Savient pharmaceuticals
- Industry: Pharmaceuticals
- Defunct: 2013
- Headquarters: East Brunswick, New Jersey, United States
- Products: Pegloticase, oxandrolone
- Website: http://www.savientpharma.com/

= Savient Pharmaceuticals =

Biopharmaceutical company

Savient Pharmaceuticals was a New Jersey–based biopharmaceutical company. Its lead product, pegloticase, was a biologic drug for treatment resistant chronic gout, which it marketed beginning in 2011. It also marketed oxandrolone beginning in 1995.

== History ==
Savient was incorporated in 1980 as Bio-Technology General Corp and changed its name in 2003.

Savient later focused on commercializing pegloticase in the United States and completing the development and seeking regulatory approval in the European Union.

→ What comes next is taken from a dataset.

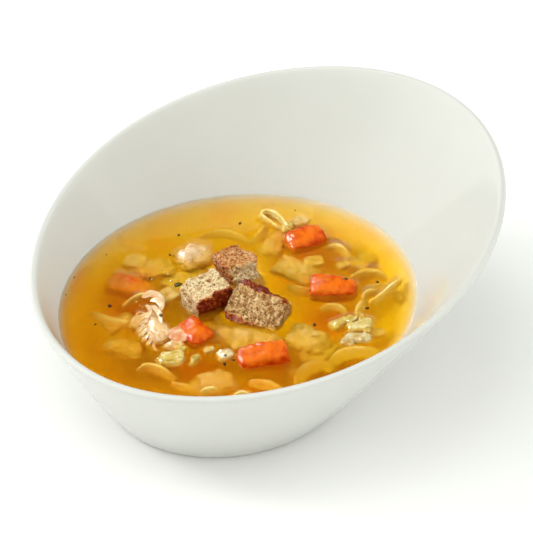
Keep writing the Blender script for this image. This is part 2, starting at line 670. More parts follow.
def ribbon_cage(route, width, thick, lean=(90.0, 90.0), ends=0.6, steps=3):
    """A flat strip along a route, leaning from flat (0) to upright (90 degrees)."""
    run = curve_through([in_bowl(*spot) for spot in route], steps)
    count = len(run) - 1
    bm = bmesh.new()
    bmesh.ops.create_cube(bm, size=1.0)
    lengthwise = [edge for edge in bm.edges
                  if abs(edge.verts[0].co.x - edge.verts[1].co.x) > 0.5]
    bmesh.ops.subdivide_edges(bm, edges=lengthwise, cuts=count - 1, use_grid_fill=True)
    for vert in bm.verts:
        index = min(int(round((vert.co.x + 0.5) * count)), count)
        ahead = (run[min(index + 1, count)] - run[max(index - 1, 0)]).normalized()
        side = Vector((0.0, 0.0, 1.0)).cross(ahead).normalized()
        share = index / count
        angle = math.radians(lean[0] + (lean[1] - lean[0]) * share)
        across = side * math.cos(angle) + ahead.cross(side) * math.sin(angle)
        blunt = ends + (1.0 - ends) * min(1.0, 4.0 * min(share, 1.0 - share))
        vert.co = (run[index] + across * vert.co.y * width * MM * blunt
                   + ahead.cross(across) * vert.co.z * thick * MM * blunt)
    return bm


def joined(meshes):
    """Several bmeshes as one. Their attributes have the same names."""
    result = bmesh.new()
    for bm in meshes:
        mesh = bpy.data.meshes.new("part")
        bm.to_mesh(mesh)
        bm.free()
        result.from_mesh(mesh)
        bpy.data.meshes.remove(mesh)
    return result


# %% [markdown]
# ## The wet look, shared by all the simmered food
#
# Everything that has simmered is wet, so the same few nodes finish each of them. Light goes a
# millimetre or two into soft food, which subsurface scattering gives. The film of broth is a
# thin coat with a tighter highlight than the food under it, and its own fine bump, because a
# film lies in small lenses over a rough surface. The film's lenses catch a lamp as sparkles.

# %% The wet finish
LENS_SIZE, LENS_HEIGHT = 1.7, 0.42   # the film's lenses, in millimetres


def wet_food(tree, grain, colour, height, relief, radius, soft, film, soak, per_mm=HAZE_PER_MM):
    """Finish a food: its colour under the broth, a bump from a height, and a film of broth.

    relief is the bump's height and radius how far red, green and blue light goes in, in
    millimetres. soft is the share of light that goes in, and film the share that is wet.
    """
    lens = add(tree, "TexNoise", {"Vector": grain, "Scale": 1 / LENS_SIZE,
                                  "Detail": 2.0}).outputs["Fac"]
    body = add(tree, "Bump", {"Height": height, "Distance": relief * MM, "Strength": 0.8})
    film_bump = add(tree, "Bump", {"Height": lens, "Distance": LENS_HEIGHT * MM,
                                   "Strength": 0.8})
    shader = add(tree, "BsdfPrincipled", {
        "Base Color": under_broth(tree, colour, 0.95, soak, per_mm=per_mm),
        "Roughness": 0.4, "IOR": 1.4,
        "Specular IOR Level": 0.05, "Normal": body.outputs[0],
        "Subsurface Weight": soft, "Subsurface Radius": [reach * MM for reach in radius],
        "Coat Weight": film, "Coat Roughness": 0.06, "Coat IOR": 1.45,
        "Coat Normal": film_bump.outputs[0]})
    finish_surface(tree, shader.outputs[0])


# %% [markdown]
# ## Carrot
#
# The carrot is diced and simmered until soft: its corners have worn round. Boiled carrot is
# strongly coloured but lets red light in further than green, so its edges glow. Broad noise
# parts the yellower flesh from the redder, the cut top is lighter than the sunk sides, and
# cells of about half a millimetre break the colour up, as the plant's own cells do.

# %% Diced carrot
CARROT_CREASE = 0.22
CARROT_SWELL = 0.50                                       # in millimetres
CARROT_LUMPS = ((0.75, 5.0), (0.34, 1.9), (0.12, 0.9))    # height and size, in millimetres


def carrot_material():
    finish, tree = new_material("boiled_carrot")
    grain = add(tree, "Attribute", attribute_name="grain").outputs["Vector"]
    tilted = add(tree, "Mapping", {"Vector": grain, "Rotation": (0.6, 0.9, 0.4)}).outputs[0]
    broad = add(tree, "TexNoise", {"Vector": tilted, "Scale": 1 / 3.7, "Detail": 5.0})
    upward = add(tree, "SeparateXYZ", {0: grain}).outputs["Z"]
    tone = add(tree, "Math", {0: upward, 1: 0.05, 2: broad.outputs["Fac"]},
               operation="MULTIPLY_ADD")
    flesh = ramp(tree, tone.outputs[0], [(0.34, "#AC2A02"), (0.56, "#D24402"), (0.82, "#EC7210")])
    cells = add(tree, "TexVoronoi", {"Vector": grain, "Scale": 1 / 0.7}).outputs["Distance"]
    cell = add(tree, "MapRange", {"Value": cells, "From Max": 0.5, "To Min": 0.14,
                                  "To Max": 0.0}).outputs[0]
    flesh = blend(tree, cell, flesh, "#FF9C1C")
    wet_food(tree, grain, flesh, broad.outputs["Fac"], 0.3, (2.4, 0.7, 0.2), 0.25, 0.17, 0.5)
    return finish


CARROT = carrot_material()
for index, node in enumerate(CARROTS):
    bm = lay_grain(rounded(cage_of(node), 3, CARROT_CREASE), TURNS[node], middle_of(node))
    push(bm, lambda spot: CARROT_SWELL + lumps(spot, CARROT_LUMPS, 3.0 + index))
    show("diced_" + node, bm, CARROT, "carrot", [node])

# %% [markdown]
# ## Chicken
#
# Cooked breast meat splits along its fibres. They show as fine parallel ridges that part and
# rejoin, about a millimetre apart, and torn edges end in loose strands. The ridges are noise
# stretched along the fibre axis, used twice: to move the surface, and to shade the grooves a
# little browner. Broad patches are pinker, where the meat is denser.

# %% The look and shape of poached chicken
FIBRE_STRETCH = 7.0
MEAT_LUMPS = ((1.45, 4.6), (0.70, 2.2))     # height and size, in millimetres
FIBRES = ((0.24, 1.4), (0.14, 0.7))         # height and spacing, in millimetres


def along_fibres(spot):
    """The spot drawn together along the fibres, so that noise at it makes ridges."""
    return (spot[0] / FIBRE_STRETCH + 0.15 * spot[1], spot[1], spot[2])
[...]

The company also sold branded and generic versions of oxandrolone, a drug used to promote weight gain following involuntary weight loss. John H. Johnson was CEO from February 2011 until February 2012, formerly employed by Imclone Systems.

Savient declared bankruptcy in 2013. The drug was selling at $5,390 per vial—around $30,000 for a three-month course of treatment—at the time Savient went under.

Savient was then bought by Crealta. In 2015, Crealta was able to sell the asset to Horizon Pharma for $510 million that year.